We often see the question, “Can I file a police report for online harassment or threats?” In California and all other states as far as what we’ve found in our research, you can report online threats, online harassment, and cyberstalking type police reports.

If the harasser won’t stop his or her conduct or is becoming more agitated or aggressive, then you should consider going to your local police agency and filing a police report.

The police will complete an investigation of the online harassment you are experiencing. Your harasser may not be arrested immediately depending on the severity of the harassment, location of the harasser, and the particular law violated. In some cases, the officers or detectives will want to work with you to obtain more evidence.

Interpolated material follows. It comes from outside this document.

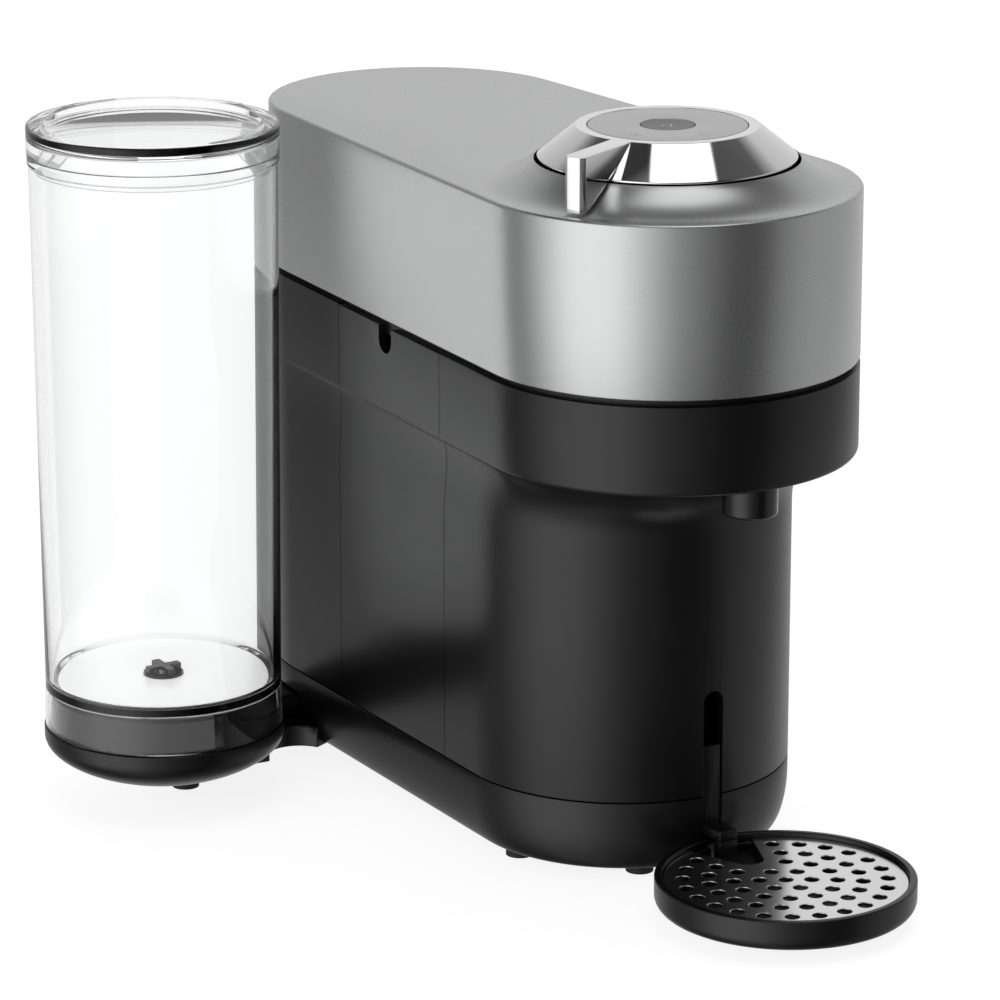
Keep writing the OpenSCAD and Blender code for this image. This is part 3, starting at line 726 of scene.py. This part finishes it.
def casing_rings(inset, low, high, edge):
    """Rings of the casing from its lower to its upper rim; the inset gives the inner skin."""
    grow = HEAD_R - HEAD_EDGE - COLUMN_R
    rings = [column_ring(inset + edge, low), column_ring(inset + edge * 0.3, low + edge * 0.3),
             column_ring(inset, low + edge)]
    for step in range(BLEND_STEPS + 1):
        t = math.pi / 2 * step / BLEND_STEPS
        out = 1 - math.cos(t)
        rings.append(plan_ring(BLEND_LOW + inset + (HEAD_LOW - BLEND_LOW) * math.sin(t),
                               COLUMN_R - inset + grow * out, COLUMN_Y * (1 - out), TAIL_R - inset))
    for step in range(1, 6):
        t = math.pi / 10 * step
        rings.append(plan_ring(HEAD_LOW + inset + HEAD_EDGE * (1 - math.cos(t)),
                               HEAD_R - inset - HEAD_EDGE * (1 - math.sin(t)), 0, TAIL_R - inset))
    rings += [head_ring(inset, high - edge), head_ring(inset + edge * 0.3, high - edge * 0.3),
              head_ring(inset + edge, high)]
    return rings


def make_casing(name):
    """Closed shell of the whole casing, before any cut."""
    outer = casing_rings(0, SEAM_Z + 0.2, BODY_TOP, 0.4)
    inner = casing_rings(WALL, SEAM_Z + 0.2, BODY_TOP, 0.0)
    return skin(name, outer + list(reversed(inner)), loop=True)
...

TIP #7: Obtain A Restraining Order 

Obtaining a restraining order, at least in Southern California, quite frankly is an all-day process. However, do not shy away from getting a restraining order. You will be glad you have one should your harasser continue his or her actions.

TIP #8: Lock Down Your Accounts 

You need to block the harasser from viewing or commenting on your account. Unfriend, unfollow, etc., so you can show you have done everything on your end to prevent the harasser from bothering you. Following this advice will also work tremendously in your favor when dealing with the police, attorneys, or the court, as it will show your intention of wanting the harassment to end. It will also prove the overt measures the harasser is taking if he continues to harass, or attempt to harass, you after locking down the accounts.

If you are a police officer being harassed through a department/agency profile, make sure to defer to your social media policy (hopefully you have one) and/or an attorney for direction on blocking, hiding, removing any post or person.

TIP #9: Practice Good Personal Security 

A restraining order is merely a piece of paper, and will not physically protect you. You need to be continually monitoring your surroundings, and your patterns. You need to change what you usually do, how you usually do it, and when you usually do it.

Make sure to tell someone, whether it’s a good friend or family member, where you’re going and what you may be doing.

And remember to consider some of those tech gadgets and apps we mentioned above (and no, we don’t get a kick-back for mentioning these products).

TIP #10: Consult With An Attorney 

An attorney can help you with the restraining order, as well as dealing with the harasser, law enforcement, and any civil actions that may be available to you.

We’ve been asked before, “Is it possible to sue people for online harassment?” Since we’re not lawyers and a lawsuit is a civil matter, we can only surmise from what we see in the world today; everyone can be sued for anything. Whether you want to sue or not, you should still get on the phone with a lawyer to discuss what has happened, if it’s not stopping.

Ultimately, Your Actions Will Decide What Happens 

Co-owner of LawEnforcement.Social, Mike Bires, has been the victim of online harassment himself, through both department and personal social media accounts, which led him having to obtain a restraining order against his bully. Fortunately, the harassment has stopped for him, but not others his bully is harassing.

The last, and probably the best piece of information we can leave here in this article, is another one of those “no one likes to hear.”

You have to take an active part in stopping the harassment. In Mike’s case, he immediately addressed it by notifying law enforcement, obtaining a restraining order, appearing at the court case, and in court, directly confronted and admonished his harasser that he was not going to be a victim.